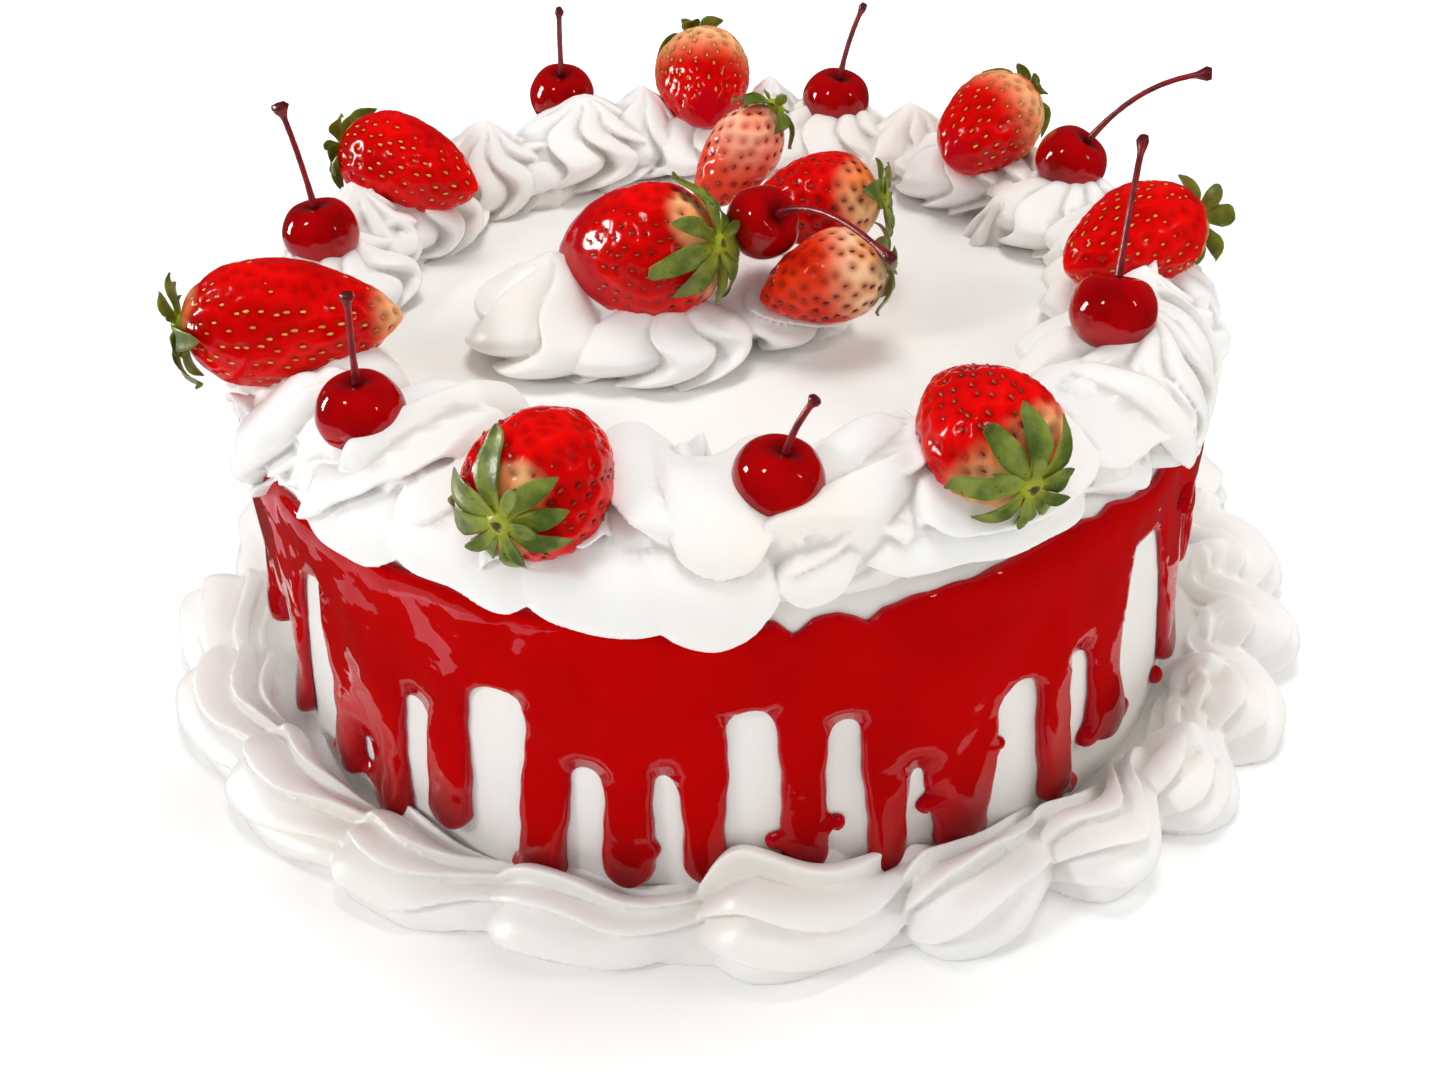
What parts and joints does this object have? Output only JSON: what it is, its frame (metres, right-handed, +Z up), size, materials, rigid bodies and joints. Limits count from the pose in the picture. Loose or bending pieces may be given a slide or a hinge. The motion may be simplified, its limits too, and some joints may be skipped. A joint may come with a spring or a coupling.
{
  "type": "strawberry cake",
  "caption": "Round frosted cake with dripping red glaze, piped cream borders at top and base, a cream mound, strawberries and stemmed cherries.",
  "frame": {"origin": "centre of the cake's flat underside, on the surface that it stands on", "axes": "+Z up, -Y towards the side that faces the viewer, +X to the viewer's right"},
  "size_m": [0.3219, 0.3045, 0.1514],
  "materials": {
    "frosting": "smooth satin frosting",
    "cream": "soft satin whipped cream",
    "glaze": "wet gloss",
    "berry": "gloss",
    "leaf": "satin",
    "cherry": "wet gloss",
    "stem": "satin"
  },
  "bodies": {
    "root": {"cake_body": "frosting", "red_glaze": "glaze", "top_border": "cream", "centre_mound": "cream", "base_border": "cream", "strawberry_1": "berry", "strawberry_2": "berry", "strawberry_3": "berry", "strawberry_4": "berry", "strawberry_5": "berry", "strawberry_6": "berry", "strawberry_7": "berry", "strawberry_8": "berry", "strawberry_9": "berry", "strawberry_10": "berry", "strawberry_11": "berry", "calyx_1": "leaf", "calyx_2": "leaf", "calyx_3": "leaf", "calyx_4": "leaf", "calyx_5": "leaf", "calyx_6": "leaf", "calyx_7": "leaf", "calyx_8": "leaf", "calyx_9": "leaf", "calyx_10": "leaf", "calyx_11": "leaf", "cherry_1": "cherry", "cherry_2": "cherry", "cherry_3": "cherry", "cherry_4": "cherry", "cherry_5": "cherry", "cherry_6": "cherry", "cherry_7": "cherry", "cherry_8": "cherry", "cherry_stem_1": "stem", "cherry_stem_2": "stem", "cherry_stem_3": "stem", "cherry_stem_4": "stem", "cherry_stem_5": "stem", "cherry_stem_6": "stem", "cherry_stem_7": "stem", "cherry_stem_8": "stem"}
  },
  "joints": []
}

========================================

• _JOB_
All of the lines above must be returned exactly.

• _REPLY TO THE TASK_
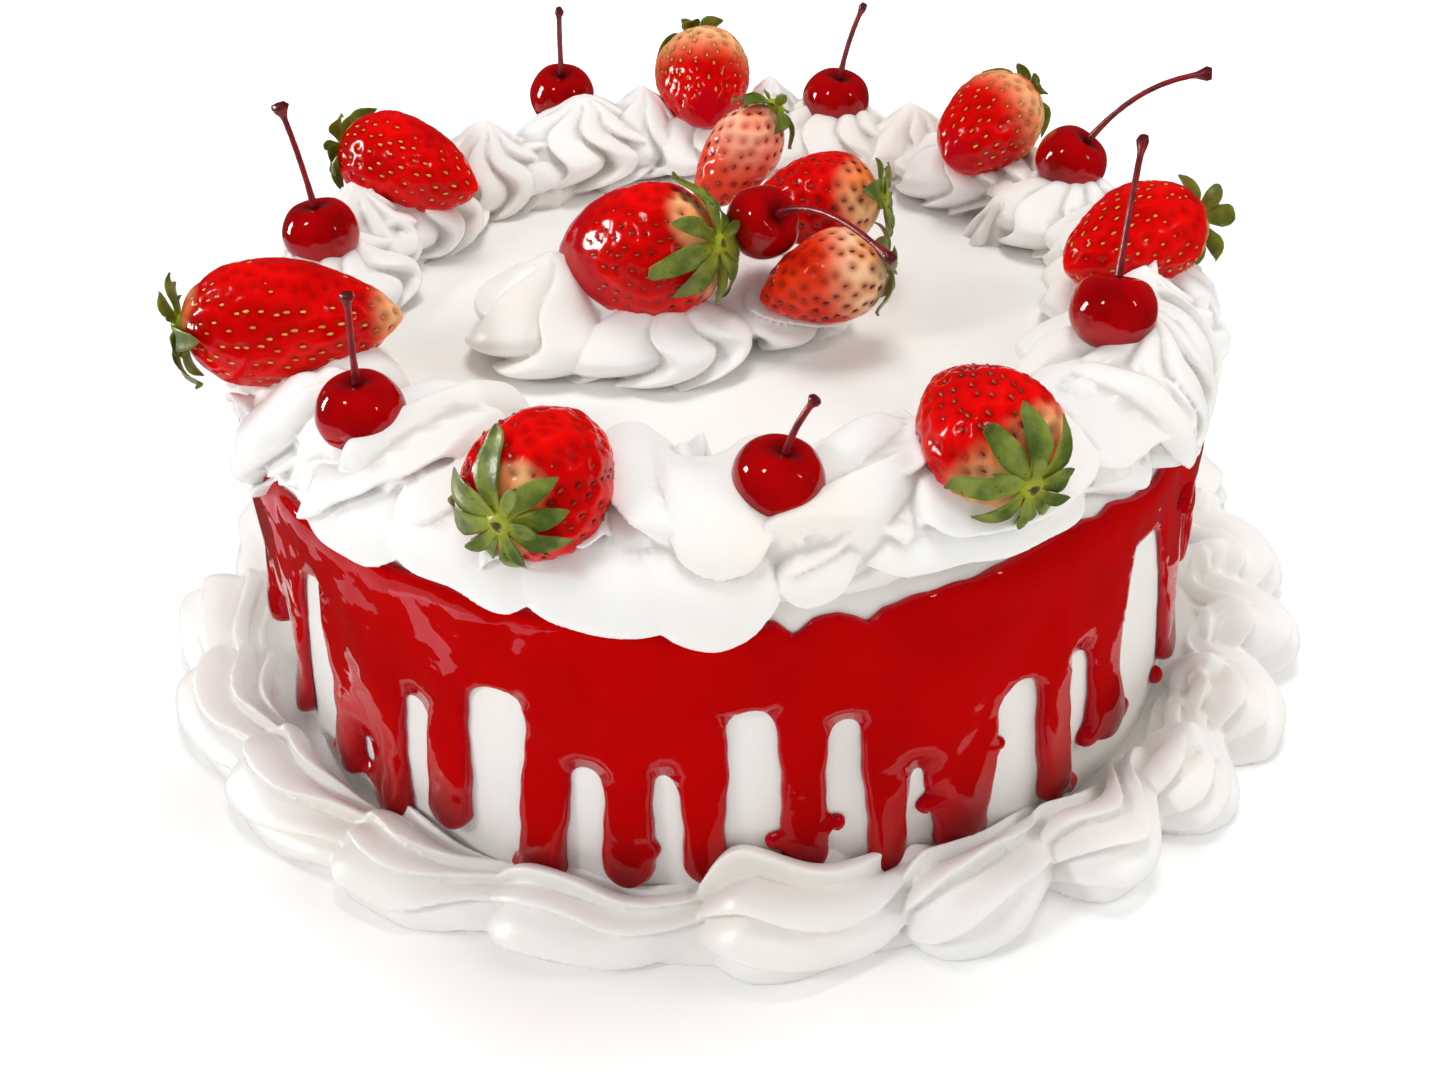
What parts and joints does this object have? Output only JSON: what it is, its frame (metres, right-handed, +Z up), size, materials, rigid bodies and joints. Limits count from the pose in the picture. Loose or bending pieces may be given a slide or a hinge. The motion may be simplified, its limits too, and some joints may be skipped. A joint may come with a spring or a coupling.
{
  "type": "strawberry cake",
  "caption": "Round frosted cake with dripping red glaze, piped cream borders at top and base, a cream mound, strawberries and stemmed cherries.",
  "frame": {"origin": "centre of the cake's flat underside, on the surface that it stands on", "axes": "+Z up, -Y towards the side that faces the viewer, +X to the viewer's right"},
  "size_m": [0.3219, 0.3045, 0.1514],
  "materials": {
    "frosting": "smooth satin frosting",
    "cream": "soft satin whipped cream",
    "glaze": "wet gloss",
    "berry": "gloss",
    "leaf": "satin",
    "cherry": "wet gloss",
    "stem": "satin"
  },
  "bodies": {
    "root": {"cake_body": "frosting", "red_glaze": "glaze", "top_border": "cream", "centre_mound": "cream", "base_border": "cream", "strawberry_1": "berry", "strawberry_2": "berry", "strawberry_3": "berry", "strawberry_4": "berry", "strawberry_5": "berry", "strawberry_6": "berry", "strawberry_7": "berry", "strawberry_8": "berry", "strawberry_9": "berry", "strawberry_10": "berry", "strawberry_11": "berry", "calyx_1": "leaf", "calyx_2": "leaf", "calyx_3": "leaf", "calyx_4": "leaf", "calyx_5": "leaf", "calyx_6": "leaf", "calyx_7": "leaf", "calyx_8": "leaf", "calyx_9": "leaf", "calyx_10": "leaf", "calyx_11": "leaf", "cherry_1": "cherry", "cherry_2": "cherry", "cherry_3": "cherry", "cherry_4": "cherry", "cherry_5": "cherry", "cherry_6": "cherry", "cherry_7": "cherry", "cherry_8": "cherry", "cherry_stem_1": "stem", "cherry_stem_2": "stem", "cherry_stem_3": "stem", "cherry_stem_4": "stem", "cherry_stem_5": "stem", "cherry_stem_6": "stem", "cherry_stem_7": "stem", "cherry_stem_8": "stem"}
  },
  "joints": []
}